IBM COBRA (COrporate Brand and Reputation Analysis) is a Web-based tool that measures and analyzes social media content (blogs, message boards, Twitter, etc.) related to a company's brand, its competitors and influencers. COBRA enables IBM to extract insights, root causes and greater understanding from postings/conversations in online communities. The insights are then analyzed to identify opportunities and sales targets, converting aggregated information into individual and personal outreach.

IBM Client ID connects disparate types of data about IBM clients to produce broader insights and support targeted outreach based on customer needs, purchase history, changing market dynamics and other factors.
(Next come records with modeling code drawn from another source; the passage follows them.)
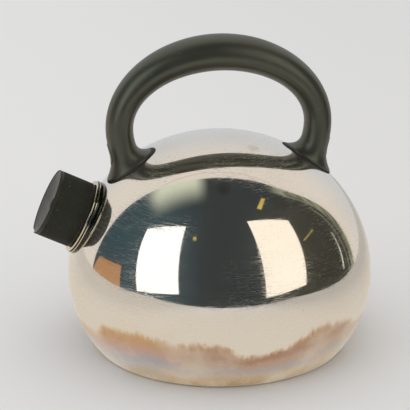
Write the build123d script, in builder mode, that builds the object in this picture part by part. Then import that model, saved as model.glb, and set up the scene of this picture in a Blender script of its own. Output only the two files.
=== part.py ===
from build123d import *
import math
import os

os.makedirs("parts", exist_ok=True)

# Sizes in millimetres. +Z is up, the table is Z = 0 and the kettle's own axis is the Z axis.
# The spout points along -X, and the handle arches over in the same XZ plane.

# Kettle body, a flattened ball with a flat base
body_radius = 106.9
widest_height = 50.5
dome_rise = 99.9
bottom_drop = 89.1
wall = 1.0

# Base, from the table up
cover_thickness = 0.8
cover_rim_width = 1.0
spreader_thickness = 4.0
pan_thickness = 1.2
base_edge_height = 0.8
base_inset = 0.6

# Spout, measured along its own axis from the point where that axis leaves the ball
spout_angle = 26.0
spout_radius_out = 94.6
spout_height = 95.0
neck_bore_radius = 20.0
neck_wall = 1.2
neck_inside = 11.0
collar_radius = 26.0
collar_top = 2.3
collar_lip = 1.1
groove_depth = 1.2
groove_height = 0.6
bead_extra = 0.9
bead_height = 0.2

# Cap, which pushes into the neck
cap_radius = 23.4
cap_length = 25.4
rib_count = 120
rib_depth = 0.35
plain_band = 0.9
cap_edge_round = 1.2
face_recess_radius = 21.6
face_seat = 8.0
face_dish = 4.6
face_rim_drop = 0.5
face_thickness = 1.8
face_skirt = 2.0
steam_hole_radius = 4.0
drain_notch_width = 8.0
drain_notch_depth = 2.2
plug_radius = 17.2
plug_wall = 2.4
plug_lip = 1.5
plug_lip_height = 1.2
seal_flange = 0.6
seal_flange_radius = 22.6
seal_length = 9.0
seal_plug_gap = 0.05
seal_bore_gap = 0.08
whistle_thickness = 0.8
whistle_spacing = 5.0
whistle_level = 6.0
whistle_hole_radius = 2.2
whistle_rim = 2.0

# Handle, an arch with a trumpet foot at each end
arch_top = 207.5
arch_reach = 69.0
arch_side_height = 156.5
leg_bend_radius = 48.0
leg_bend_angle = 32.3
grip_half_height = 12.3
grip_half_depth = 17.2
side_half_width = 9.4
side_half_depth = 12.5
foot_half_length = 20.0
foot_half_depth = 16.0
foot_flare_length = 16.0
foot_buried = 7.0
gasket_thickness = 0.8
arch_steps = 16
overrun_steps = 3
leg_steps = 12

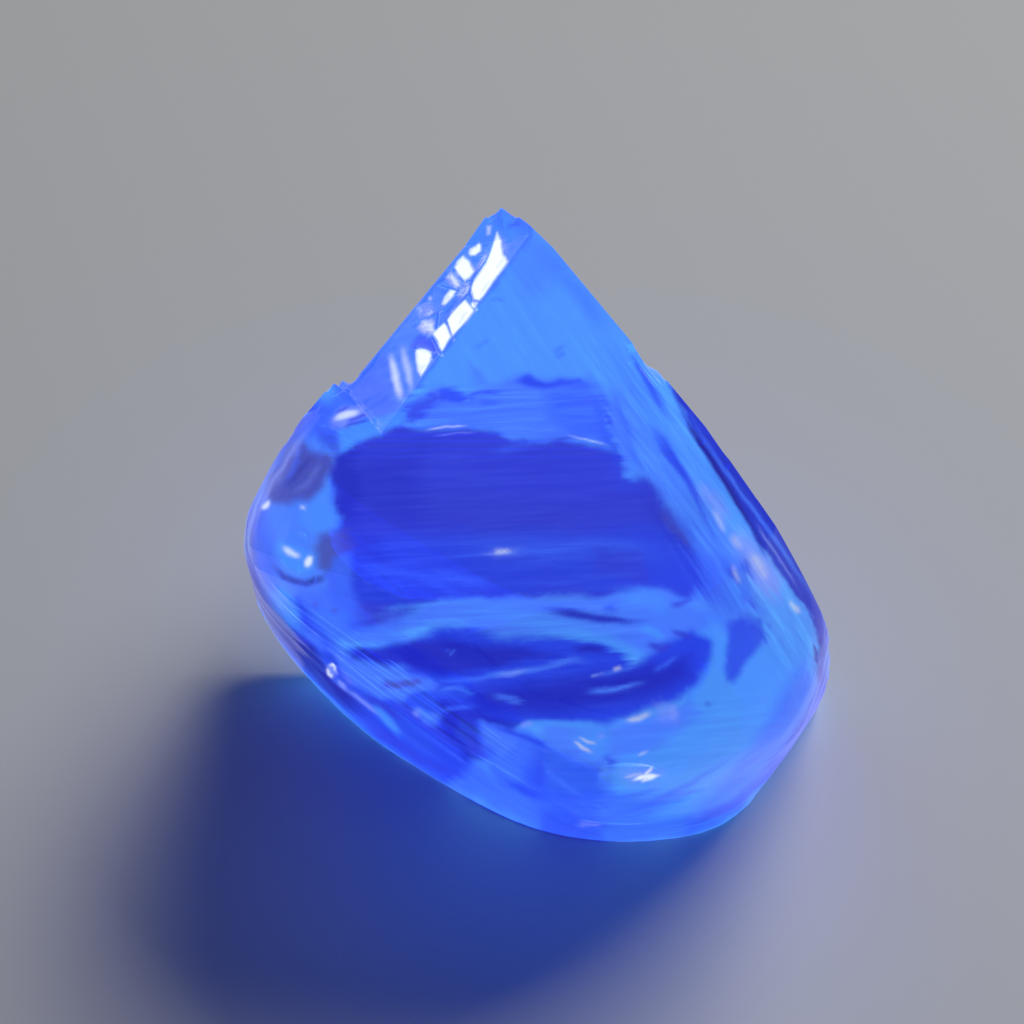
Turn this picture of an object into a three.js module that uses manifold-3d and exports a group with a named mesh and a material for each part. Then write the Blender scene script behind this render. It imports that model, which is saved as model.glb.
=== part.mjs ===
// Rough diamond: one natural octahedral crystal lying on an octahedral face.
// Millimetres, +Z up. The crystal rests on z = 0 with its sharp point toward +Y
// and its broken, dissolution-rounded foot toward -Y. The origin is the bottom
// centre of its bounding box.

import * as THREE from 'three';
import { mergeVertices } from 'three/addons/utils/BufferGeometryUtils.js';
import Module from 'manifold-3d';

const wasm = await Module();
wasm.setup();

// The eight octahedral faces: azimuth and lift of the outward normal in degrees,
// distance from the middle of the stone, and the slack that the worn skin gets
// beyond the face. A face with more slack keeps sharper edges.
const OCTAHEDRAL_LIFT = 19.4712;
const FACES = {
  top: { azimuth: 0, lift: 90, reach: 3.30, slack: 1.10 },
  bottom: { azimuth: 0, lift: -90, reach: 3.30, slack: 1.12 },
  front: { azimuth: -90, lift: OCTAHEDRAL_LIFT, reach: 4.38, slack: 1.02 },
  back: { azimuth: 90, lift: -OCTAHEDRAL_LIFT, reach: 2.25, slack: 1.12 },
  upperLeft: { azimuth: 150, lift: OCTAHEDRAL_LIFT, reach: 3.19, slack: 1.05 },
  lowerRight: { azimuth: -30, lift: -OCTAHEDRAL_LIFT, reach: 3.85, slack: 1.02 },
  upperRight: { azimuth: 30, lift: OCTAHEDRAL_LIFT, reach: 2.54, slack: 1.06 },
  lowerLeft: { azimuth: -150, lift: -OCTAHEDRAL_LIFT, reach: 3.05, slack: 1.02 },
};

// Where dissolution and breakage took the corners off.
const WORN = [
  { azimuth: 180, lift: 1, reach: 3.68 },
  { azimuth: 176, lift: 14, reach: 3.80 },
  { azimuth: -142, lift: -21, reach: 2.78 },
  { azimuth: -126, lift: -22, reach: 2.39 },
  { azimuth: -112, lift: -26, reach: 2.84 },
  { azimuth: -90, lift: -32, reach: 3.12 },
  { azimuth: -61, lift: -23, reach: 3.64 },
  { azimuth: -36, lift: -16, reach: 4.72 },
  { azimuth: -13, lift: -1, reach: 3.87 },
  { azimuth: 14, lift: 12, reach: 3.62 },
  { azimuth: 15, lift: 24, reach: 3.60 },
  { azimuth: -90, lift: -4, reach: 3.96 },
  { azimuth: -53, lift: 7, reach: 4.50 },
  { azimuth: -122, lift: 8, reach: 4.02 },
  { azimuth: -23, lift: 23, reach: 4.46 },
  { azimuth: -159, lift: 22, reach: 4.60 },
  { azimuth: 178, lift: 48, reach: 4.06 },
  { azimuth: -36, lift: 50, reach: 4.92 },
];
const SKIN_DETAIL = 18;
const SKIN_SHARPNESS = 20;
const HUMMOCK = 0.022;

// The point of the crystal, broken off a little.
const POINT = [
  { azimuth: 36, lift: 18, reach: 2.57 },
  { azimuth: 118, lift: 8, reach: 3.80 },
];

// Toward the foot the upper right face turns by a few degrees.
const RIGHT_TURN = { azimuth: 25.5, lift: OCTAHEDRAL_LIFT, reach: 2.625 };

// Upper left edge, from the point to the step back: the face lies one growth
// layer lower there, a flat bevel cuts its edge, and grooves divide the bevel
// into growth plates. Close to the point the bevel climbs again.
const STEP_BACK = 0.16;
const STEP_RISER = 3.10;
const BEVEL = { azimuth: 152.3, lift: 55, reach: 3.43 };
const BEVEL_CLIMB = { azimuth: -176, lift: 49.9, reach: 2.43 };
const GROOVE = { width: 0.04, depth: 0.03 };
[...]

Before Client ID, customer data had existed in multiple silos, without a common linkage tying them together.

IBM set out to better understand the various "touches" a client received from the company while implementing a predictive model to assess the market opportunity by client. Besides enabling targeted outreach, the common profile within Client ID increases collaboration among marketing, sales and finance by providing a common basis for coordinated customer interactions.

IBM's big data strategy has included the expansion of R&D, acquisitions and business initiatives across its software, hardware and services portfolio.  In the last five years, IBM has invested more than $16 billion in 30 acquisitions to boost its big data analytics portfolio.

"I still have more project requests stacked up for business automation. But there are increasingly many more projects that are requests for 'help me understand how I can make smarter decisions,'" Horan said. "That's all about big data and analytics."